Violence it appears contagious. It is like a horrible epidemic. The insurrection changed the mindset of many people, alas negatively, both in the authority and those who almost naturally opposed it, on both sides of the ethnic divide. The reasons for the distinction are not easy to figure. The insurrection opened the flood gates. Sri Lanka never could become the same.

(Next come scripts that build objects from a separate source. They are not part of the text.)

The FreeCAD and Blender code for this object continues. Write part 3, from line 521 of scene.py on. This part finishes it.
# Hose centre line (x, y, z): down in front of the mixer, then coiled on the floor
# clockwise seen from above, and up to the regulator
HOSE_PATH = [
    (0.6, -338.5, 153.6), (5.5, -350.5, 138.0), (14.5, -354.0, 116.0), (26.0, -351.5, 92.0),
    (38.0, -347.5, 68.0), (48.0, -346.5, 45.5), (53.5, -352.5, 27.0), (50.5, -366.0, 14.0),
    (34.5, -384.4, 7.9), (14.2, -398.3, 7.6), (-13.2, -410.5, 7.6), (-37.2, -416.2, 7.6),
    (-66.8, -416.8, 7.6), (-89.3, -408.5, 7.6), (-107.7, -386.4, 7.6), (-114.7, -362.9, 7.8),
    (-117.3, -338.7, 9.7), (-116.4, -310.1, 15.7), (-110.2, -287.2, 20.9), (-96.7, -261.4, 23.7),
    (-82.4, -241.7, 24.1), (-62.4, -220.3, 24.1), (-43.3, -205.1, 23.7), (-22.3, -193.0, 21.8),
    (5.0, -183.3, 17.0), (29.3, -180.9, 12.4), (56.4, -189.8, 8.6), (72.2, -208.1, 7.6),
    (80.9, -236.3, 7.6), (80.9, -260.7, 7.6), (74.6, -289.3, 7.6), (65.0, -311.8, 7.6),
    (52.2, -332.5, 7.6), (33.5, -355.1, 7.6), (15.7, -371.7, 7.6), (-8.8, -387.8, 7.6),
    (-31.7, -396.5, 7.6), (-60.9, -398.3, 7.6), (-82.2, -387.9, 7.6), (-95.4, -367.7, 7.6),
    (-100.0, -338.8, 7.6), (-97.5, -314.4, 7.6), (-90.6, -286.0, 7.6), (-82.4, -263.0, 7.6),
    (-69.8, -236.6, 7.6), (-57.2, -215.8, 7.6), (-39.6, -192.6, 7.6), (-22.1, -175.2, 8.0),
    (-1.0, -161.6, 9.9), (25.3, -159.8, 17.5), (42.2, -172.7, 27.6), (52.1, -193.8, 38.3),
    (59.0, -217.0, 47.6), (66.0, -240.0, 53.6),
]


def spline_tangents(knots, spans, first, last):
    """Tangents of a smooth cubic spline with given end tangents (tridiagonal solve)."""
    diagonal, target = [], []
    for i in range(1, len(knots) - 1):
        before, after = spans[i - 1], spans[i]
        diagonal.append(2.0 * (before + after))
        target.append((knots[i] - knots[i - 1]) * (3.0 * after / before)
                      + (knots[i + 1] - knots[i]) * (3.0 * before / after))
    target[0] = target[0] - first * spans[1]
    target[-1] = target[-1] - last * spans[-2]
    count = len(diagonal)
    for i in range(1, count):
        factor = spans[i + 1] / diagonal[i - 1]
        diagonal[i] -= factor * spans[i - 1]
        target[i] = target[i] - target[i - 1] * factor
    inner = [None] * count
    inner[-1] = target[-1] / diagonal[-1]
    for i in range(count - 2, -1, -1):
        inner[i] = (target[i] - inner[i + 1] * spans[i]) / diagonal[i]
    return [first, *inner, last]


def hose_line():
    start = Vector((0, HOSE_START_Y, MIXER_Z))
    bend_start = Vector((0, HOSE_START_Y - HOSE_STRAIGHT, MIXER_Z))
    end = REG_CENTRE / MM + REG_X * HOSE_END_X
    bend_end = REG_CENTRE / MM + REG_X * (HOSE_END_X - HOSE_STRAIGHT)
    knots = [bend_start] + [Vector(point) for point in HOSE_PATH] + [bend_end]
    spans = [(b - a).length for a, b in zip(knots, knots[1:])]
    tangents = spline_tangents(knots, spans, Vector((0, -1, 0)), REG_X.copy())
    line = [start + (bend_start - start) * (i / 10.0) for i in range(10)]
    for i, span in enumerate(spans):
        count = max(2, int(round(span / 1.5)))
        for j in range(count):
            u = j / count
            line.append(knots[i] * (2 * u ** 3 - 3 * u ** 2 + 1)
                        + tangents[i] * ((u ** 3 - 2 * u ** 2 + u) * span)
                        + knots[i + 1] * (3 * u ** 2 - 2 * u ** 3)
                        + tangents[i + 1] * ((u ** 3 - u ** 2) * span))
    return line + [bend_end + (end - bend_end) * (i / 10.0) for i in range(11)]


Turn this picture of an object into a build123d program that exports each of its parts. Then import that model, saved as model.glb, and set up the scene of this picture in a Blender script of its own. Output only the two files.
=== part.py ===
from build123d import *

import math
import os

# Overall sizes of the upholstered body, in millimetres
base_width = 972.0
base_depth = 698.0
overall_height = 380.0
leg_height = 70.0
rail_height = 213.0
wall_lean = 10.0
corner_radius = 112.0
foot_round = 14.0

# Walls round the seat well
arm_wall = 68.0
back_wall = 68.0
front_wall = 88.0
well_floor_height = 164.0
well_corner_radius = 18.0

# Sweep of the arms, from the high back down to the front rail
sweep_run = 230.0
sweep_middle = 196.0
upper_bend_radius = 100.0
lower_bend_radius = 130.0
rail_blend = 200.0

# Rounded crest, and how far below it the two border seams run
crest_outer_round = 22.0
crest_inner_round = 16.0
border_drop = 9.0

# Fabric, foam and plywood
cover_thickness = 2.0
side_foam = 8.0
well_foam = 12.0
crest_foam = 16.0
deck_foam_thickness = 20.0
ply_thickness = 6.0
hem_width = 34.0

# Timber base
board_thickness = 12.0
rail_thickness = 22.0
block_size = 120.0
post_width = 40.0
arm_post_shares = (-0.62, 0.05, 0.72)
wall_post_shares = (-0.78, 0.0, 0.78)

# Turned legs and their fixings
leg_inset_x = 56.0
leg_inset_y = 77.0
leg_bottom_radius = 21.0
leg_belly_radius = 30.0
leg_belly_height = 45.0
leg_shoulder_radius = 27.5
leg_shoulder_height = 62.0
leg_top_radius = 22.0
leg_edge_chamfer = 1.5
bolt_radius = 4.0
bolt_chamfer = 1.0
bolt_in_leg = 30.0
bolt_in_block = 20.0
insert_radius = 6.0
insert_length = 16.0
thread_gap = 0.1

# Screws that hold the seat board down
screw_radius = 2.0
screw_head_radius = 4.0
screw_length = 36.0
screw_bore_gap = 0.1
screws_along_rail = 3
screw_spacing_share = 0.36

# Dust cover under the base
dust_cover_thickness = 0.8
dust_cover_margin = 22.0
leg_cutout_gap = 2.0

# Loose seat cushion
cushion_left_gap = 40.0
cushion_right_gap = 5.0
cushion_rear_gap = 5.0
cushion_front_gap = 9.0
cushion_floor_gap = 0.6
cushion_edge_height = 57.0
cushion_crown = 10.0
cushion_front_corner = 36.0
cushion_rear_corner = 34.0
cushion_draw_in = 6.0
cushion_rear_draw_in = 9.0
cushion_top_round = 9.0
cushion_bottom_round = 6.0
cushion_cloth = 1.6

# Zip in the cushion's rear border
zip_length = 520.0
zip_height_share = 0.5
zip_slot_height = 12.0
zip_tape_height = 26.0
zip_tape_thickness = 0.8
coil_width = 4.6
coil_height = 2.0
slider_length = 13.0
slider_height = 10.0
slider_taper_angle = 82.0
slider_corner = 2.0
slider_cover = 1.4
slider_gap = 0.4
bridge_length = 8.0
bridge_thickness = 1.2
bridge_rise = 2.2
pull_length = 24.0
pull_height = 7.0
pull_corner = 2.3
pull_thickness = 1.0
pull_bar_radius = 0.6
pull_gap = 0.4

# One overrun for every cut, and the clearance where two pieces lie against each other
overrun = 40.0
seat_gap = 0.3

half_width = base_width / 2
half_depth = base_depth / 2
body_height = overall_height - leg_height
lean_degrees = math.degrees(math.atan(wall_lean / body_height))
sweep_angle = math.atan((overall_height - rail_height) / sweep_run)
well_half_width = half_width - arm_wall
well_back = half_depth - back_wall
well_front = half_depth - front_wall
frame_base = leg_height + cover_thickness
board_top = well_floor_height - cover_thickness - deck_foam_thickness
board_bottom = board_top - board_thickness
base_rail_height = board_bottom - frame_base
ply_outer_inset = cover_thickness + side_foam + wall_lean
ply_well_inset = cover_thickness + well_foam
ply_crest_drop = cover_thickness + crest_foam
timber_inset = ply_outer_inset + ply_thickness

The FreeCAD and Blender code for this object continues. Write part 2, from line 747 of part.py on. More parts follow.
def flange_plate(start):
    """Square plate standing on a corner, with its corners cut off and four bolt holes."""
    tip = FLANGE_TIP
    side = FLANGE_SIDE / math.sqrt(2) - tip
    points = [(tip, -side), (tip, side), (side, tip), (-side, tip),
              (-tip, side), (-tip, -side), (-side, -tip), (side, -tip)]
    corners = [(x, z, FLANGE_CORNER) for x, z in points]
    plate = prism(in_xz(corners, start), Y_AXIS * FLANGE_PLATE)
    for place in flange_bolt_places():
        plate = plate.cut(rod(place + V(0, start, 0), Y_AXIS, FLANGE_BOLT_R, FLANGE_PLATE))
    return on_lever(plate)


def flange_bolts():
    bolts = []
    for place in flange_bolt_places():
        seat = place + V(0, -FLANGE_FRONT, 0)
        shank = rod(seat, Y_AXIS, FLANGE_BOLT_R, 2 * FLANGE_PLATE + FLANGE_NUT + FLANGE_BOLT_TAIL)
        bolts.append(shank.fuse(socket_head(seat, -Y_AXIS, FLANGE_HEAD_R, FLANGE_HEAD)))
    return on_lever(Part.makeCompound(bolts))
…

Recurrent cycles of violence were to follow after small interlude after 1971 in almost all spheres of political life from elections to ethnic relations and political party competition. This has been the unfortunate saga of Sri Lanka for which collective solutions needs to be sought by all political parties, religious organizations and civil society movements. The JVP hopefully could play a major role in this process through their experience. The JVP has played many positive feats lately for example in bringing the 17th Amendment. In the midst of a need for a regime change today, whatever the temptation or provocation, it should stick to nonviolent and peaceful methods as they have exhibited capable in the last decade or so. The power of the mind and ideas might prove to be more successful than the power of the muscle or the arms. It only requires more discipline and more determination. It is the same path that the remaining rebels in the North should follow in Sri Lankan politics.
In curtailing violence, on the other hand, the strong arm operations or the notion of ‘security state’ advocated by the present security establishment is not going to be a solution to the situation. Much worse would be the use of strong arm tactics against one sector of the society i.e. the North while being lenient on the other i.e. the BBS.